[130] and [131] narrate factors which the Judge weighs up in assessing proportionality for article 8 ECHR purposes. For the reasons given in the decision, the Judge finds that, as a matter of fact, the appellant's income exceeds the threshold set by the financial requirements, but that the appellant cannot discharge the burden of proving that she fulfils the requirements of the immigration rules because she has not produced the documents required in FM-SE. The Judge factors that finding (that is a matter of fact the appellant can satisfy the financial requirements of the rules) as one element of the proportionality assessment. In doing so the Judge acknowledges that it is the evidential requirements of appendix FM SE which prevent the appeal from meeting with success under the immigration rules.
The determinative question in this appeal is whether or not the Judge was correct to consider article 8 ECHR out-with the immigration rules. Parties are agreed that if there is a material error of law in this decision, it will be found between [125] and [139].
At [125] the Judge correctly takes guidance from [51] of SS (Congo) , and identifies "... That compelling circumstances would have to apply ... Where the evidence rules are not complied with ". Mr Avery argued that the facts, as the Judge found them to be in the remaining paragraphs of the decision, do not amount to " compelling circumstances ". He told me that the Judge's findings of fact merely identify an inconvenient situation.
At [128] the Judge declares that he considers whether there were exceptional circumstances to justify allowing the appeal out-with the rules. Between [129] & [138] the Judge discusses the impact of the respondent's decision on both the appellant and sponsor, & finds that, were it not for the evidential requirements, the rules would be satisfied. He weighs that finding against the purpose of immigration control, and then sets out the disruption caused to the married life of the appellant and sponsor by the respondent's decision.
The Judge finds that the sponsor has to reorganise his business arrangements and finances; that the decision causes separation between spouses; that the sponsor feels that he is being driven from the UK; that the appellant is on the cusp of having to return to Russia; and that the appellant and sponsor are only able to pursue married life when they meet temporarily in Spain.
Weighing each of those matters the Judge finds at [139] that the facts and circumstances of this case amount to exceptional circumstances. Deciding what amounts to exceptional (or compelling) circumstances is the job of the Judge at first instance, and is exactly what this Judge has done. The respondent may disagree and view the circumstances as less than compelling, but deciding whether the impact of the respondent's decision raises compelling or exceptional circumstances is a question for the First-tier Judge. In reaching his conclusions, the First-tier Judge has manifestly applied the correct test in searching for compelling or exceptional circumstances.

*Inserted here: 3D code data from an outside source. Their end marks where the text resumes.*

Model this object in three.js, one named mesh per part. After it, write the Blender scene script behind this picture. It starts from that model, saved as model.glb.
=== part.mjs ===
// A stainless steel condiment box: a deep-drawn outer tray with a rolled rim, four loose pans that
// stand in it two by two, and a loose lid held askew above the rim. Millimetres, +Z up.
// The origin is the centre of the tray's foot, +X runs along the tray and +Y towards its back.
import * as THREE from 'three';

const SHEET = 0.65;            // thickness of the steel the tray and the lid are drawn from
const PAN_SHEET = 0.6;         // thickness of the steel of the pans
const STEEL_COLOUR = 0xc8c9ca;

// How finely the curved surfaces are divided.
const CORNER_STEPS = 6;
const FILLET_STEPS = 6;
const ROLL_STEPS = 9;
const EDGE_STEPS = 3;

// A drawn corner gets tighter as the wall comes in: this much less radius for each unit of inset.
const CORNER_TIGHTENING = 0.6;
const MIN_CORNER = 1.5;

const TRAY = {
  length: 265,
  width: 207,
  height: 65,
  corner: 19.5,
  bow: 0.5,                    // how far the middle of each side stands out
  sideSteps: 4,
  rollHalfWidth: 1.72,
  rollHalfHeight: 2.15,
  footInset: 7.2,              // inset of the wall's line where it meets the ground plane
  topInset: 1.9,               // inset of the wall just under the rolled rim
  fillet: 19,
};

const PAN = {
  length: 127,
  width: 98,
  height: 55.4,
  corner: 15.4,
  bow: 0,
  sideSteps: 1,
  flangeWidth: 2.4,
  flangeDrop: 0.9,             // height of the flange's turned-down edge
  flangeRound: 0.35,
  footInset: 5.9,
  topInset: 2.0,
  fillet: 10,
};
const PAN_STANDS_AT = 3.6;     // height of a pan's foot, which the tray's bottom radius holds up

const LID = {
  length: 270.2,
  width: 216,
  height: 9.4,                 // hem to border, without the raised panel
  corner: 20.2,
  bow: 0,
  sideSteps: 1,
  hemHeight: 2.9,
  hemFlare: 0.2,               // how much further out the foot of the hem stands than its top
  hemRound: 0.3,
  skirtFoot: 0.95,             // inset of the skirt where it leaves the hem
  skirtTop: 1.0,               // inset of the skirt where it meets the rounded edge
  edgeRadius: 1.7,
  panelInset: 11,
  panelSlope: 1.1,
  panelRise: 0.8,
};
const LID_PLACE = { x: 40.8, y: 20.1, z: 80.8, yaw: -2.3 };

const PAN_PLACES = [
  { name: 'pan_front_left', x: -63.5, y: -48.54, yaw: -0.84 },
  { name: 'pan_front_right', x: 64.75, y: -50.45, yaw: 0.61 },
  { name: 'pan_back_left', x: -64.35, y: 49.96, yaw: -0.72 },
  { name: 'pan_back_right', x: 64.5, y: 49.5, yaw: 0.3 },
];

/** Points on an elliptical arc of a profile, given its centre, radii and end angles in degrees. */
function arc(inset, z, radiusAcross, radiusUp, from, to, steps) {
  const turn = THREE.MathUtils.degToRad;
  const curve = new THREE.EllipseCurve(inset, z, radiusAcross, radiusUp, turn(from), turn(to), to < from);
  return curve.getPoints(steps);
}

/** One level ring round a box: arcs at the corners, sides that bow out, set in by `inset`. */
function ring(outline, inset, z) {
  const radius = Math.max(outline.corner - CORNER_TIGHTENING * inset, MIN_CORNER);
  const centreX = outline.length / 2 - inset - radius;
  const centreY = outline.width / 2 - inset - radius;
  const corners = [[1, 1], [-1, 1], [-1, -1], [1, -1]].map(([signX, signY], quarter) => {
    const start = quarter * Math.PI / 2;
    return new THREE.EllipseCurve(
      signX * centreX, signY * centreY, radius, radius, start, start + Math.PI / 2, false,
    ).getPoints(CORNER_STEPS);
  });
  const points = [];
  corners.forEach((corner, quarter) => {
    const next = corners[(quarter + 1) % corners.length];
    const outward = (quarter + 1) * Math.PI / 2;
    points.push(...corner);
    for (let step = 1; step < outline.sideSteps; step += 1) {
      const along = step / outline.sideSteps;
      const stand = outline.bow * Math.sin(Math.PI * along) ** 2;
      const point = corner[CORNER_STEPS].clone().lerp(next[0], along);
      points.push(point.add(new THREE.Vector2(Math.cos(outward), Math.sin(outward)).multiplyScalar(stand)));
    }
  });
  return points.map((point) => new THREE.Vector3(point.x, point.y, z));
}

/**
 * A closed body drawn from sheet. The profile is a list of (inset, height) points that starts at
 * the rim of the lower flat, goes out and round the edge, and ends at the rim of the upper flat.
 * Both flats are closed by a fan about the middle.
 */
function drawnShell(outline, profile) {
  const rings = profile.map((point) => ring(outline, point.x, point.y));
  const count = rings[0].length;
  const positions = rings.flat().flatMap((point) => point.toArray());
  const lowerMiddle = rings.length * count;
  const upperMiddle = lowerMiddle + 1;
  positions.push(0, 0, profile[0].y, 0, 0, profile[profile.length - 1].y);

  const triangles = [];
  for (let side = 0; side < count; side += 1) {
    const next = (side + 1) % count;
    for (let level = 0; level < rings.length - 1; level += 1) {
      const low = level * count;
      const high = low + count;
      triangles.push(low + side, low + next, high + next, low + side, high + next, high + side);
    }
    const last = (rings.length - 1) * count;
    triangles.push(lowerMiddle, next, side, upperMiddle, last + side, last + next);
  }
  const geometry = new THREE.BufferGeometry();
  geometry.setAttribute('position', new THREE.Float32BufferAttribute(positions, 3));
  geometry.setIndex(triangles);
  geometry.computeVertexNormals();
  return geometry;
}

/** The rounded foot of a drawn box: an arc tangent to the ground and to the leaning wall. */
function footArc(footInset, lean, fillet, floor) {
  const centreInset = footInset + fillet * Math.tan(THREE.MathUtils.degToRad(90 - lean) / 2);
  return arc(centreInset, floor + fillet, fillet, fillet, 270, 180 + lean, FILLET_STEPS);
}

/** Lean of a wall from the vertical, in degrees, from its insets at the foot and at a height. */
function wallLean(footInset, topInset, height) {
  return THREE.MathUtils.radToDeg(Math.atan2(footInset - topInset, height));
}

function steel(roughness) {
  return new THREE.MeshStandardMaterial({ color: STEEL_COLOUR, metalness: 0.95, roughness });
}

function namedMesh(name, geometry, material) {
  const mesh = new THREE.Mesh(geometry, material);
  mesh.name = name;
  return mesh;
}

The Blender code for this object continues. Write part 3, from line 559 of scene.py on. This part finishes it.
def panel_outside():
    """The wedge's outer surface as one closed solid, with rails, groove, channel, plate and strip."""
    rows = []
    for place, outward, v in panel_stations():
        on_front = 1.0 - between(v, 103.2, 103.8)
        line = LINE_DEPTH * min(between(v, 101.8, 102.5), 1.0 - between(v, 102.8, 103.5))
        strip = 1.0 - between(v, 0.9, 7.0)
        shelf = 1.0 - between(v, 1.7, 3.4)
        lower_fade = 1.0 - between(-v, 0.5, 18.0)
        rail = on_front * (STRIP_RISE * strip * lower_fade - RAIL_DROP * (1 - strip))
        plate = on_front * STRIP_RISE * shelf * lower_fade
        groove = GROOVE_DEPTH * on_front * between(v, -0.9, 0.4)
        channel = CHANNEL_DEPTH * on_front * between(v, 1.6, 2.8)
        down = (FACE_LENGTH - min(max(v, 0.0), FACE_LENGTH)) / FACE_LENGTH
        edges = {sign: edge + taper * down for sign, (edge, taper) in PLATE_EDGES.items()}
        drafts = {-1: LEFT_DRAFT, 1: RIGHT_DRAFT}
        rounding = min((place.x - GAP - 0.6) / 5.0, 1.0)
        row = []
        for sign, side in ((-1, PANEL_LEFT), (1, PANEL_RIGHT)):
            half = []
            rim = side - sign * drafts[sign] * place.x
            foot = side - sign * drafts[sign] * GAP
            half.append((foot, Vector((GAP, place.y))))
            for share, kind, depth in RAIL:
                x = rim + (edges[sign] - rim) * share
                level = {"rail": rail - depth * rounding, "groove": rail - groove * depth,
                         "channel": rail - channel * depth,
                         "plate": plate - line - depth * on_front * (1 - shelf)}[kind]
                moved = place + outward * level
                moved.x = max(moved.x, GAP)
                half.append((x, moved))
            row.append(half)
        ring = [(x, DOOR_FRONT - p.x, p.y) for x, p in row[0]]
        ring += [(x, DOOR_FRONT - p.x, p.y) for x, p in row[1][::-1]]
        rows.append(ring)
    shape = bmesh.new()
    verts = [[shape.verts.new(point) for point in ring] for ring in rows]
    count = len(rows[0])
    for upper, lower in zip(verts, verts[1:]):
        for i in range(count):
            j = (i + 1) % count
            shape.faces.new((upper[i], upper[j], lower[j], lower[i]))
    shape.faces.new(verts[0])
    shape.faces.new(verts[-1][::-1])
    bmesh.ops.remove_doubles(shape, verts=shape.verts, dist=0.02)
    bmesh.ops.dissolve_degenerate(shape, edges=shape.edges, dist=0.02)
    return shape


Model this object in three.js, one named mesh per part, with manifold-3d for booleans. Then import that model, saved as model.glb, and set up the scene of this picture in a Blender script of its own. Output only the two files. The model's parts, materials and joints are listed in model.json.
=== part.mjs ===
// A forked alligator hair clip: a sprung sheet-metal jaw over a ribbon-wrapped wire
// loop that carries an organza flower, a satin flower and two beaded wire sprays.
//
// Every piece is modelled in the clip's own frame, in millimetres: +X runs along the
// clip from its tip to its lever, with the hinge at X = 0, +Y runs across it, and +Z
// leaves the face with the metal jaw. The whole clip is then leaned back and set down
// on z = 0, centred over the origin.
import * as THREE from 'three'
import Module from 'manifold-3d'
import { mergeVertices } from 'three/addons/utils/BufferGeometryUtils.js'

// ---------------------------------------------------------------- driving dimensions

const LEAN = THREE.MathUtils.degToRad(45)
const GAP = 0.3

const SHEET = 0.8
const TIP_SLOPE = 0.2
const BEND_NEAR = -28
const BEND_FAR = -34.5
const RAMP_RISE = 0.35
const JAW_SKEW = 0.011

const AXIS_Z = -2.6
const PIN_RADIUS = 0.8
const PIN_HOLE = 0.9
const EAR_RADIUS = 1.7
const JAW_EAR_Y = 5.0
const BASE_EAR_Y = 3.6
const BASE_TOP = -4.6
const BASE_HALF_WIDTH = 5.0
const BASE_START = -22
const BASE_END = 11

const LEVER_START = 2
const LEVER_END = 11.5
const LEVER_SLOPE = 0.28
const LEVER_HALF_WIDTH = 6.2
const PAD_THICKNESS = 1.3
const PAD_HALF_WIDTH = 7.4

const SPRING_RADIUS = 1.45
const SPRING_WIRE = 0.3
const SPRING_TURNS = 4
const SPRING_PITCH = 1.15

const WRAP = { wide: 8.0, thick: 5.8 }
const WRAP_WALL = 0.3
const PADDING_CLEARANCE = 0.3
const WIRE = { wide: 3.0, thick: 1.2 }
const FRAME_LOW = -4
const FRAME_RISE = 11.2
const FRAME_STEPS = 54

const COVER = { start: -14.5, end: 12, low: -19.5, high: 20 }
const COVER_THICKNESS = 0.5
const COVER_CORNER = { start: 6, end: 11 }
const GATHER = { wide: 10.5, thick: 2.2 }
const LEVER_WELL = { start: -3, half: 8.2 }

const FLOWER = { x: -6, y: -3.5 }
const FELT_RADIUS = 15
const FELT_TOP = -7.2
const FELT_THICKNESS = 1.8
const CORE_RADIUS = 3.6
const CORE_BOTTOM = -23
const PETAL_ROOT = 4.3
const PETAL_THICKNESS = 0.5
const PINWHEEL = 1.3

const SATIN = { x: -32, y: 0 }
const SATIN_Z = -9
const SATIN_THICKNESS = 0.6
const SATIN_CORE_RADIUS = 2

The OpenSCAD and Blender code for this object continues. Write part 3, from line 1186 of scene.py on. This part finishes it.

It is not an arguable error of law for a First-tier Judge to give too little weight or too much weight to a factor, unless irrationality is alleged. Nor is it an error of law for a First-tier Judge to fail to deal with every factual issue under argument. Disagreement with a First-tier Judge's factual conclusions, his appraisal of the evidence or assessment of credibility, or his evaluation of risk does not give rise to an error of law. In Green (Article 8 - new rules) [2013] UKUT 254 (IAC) the Tribunal said that " Giving weight to a factor one way or another is for the fact finding Tribunal and the assignment of weight will rarely give rise to an error of law".
In Shizad (sufficiency of reasons: set aside) [2013] UKUT 85 (IAC) the Tribunal held that the Upper Tribunal would not normally set aside a decision of the First-tier Tribunal where there has been no misdirection of law, the fact-finding process cannot be criticised and the relevant Country Guidance has been taken into account, unless the conclusions the judge draws from the primary data were not reasonably open to him or her.
The Judge carefully considered each strand of evidence placed before him. He carefully records the submissions that were made and then, after correctly directing himself in law, makes reasoned findings of fact before reaching conclusions which were manifestly open to the Judge to reach.
. I find that the Judge's decision, when read as a whole, sets out findings that are sustainable and sufficiently detailed and based on cogent reasoning.
CONCLUSION
No errors of law have been established. The Judge's decision stands.
DECISION
The appeal is dismissed. The decision of the First-tier Tribunal stands.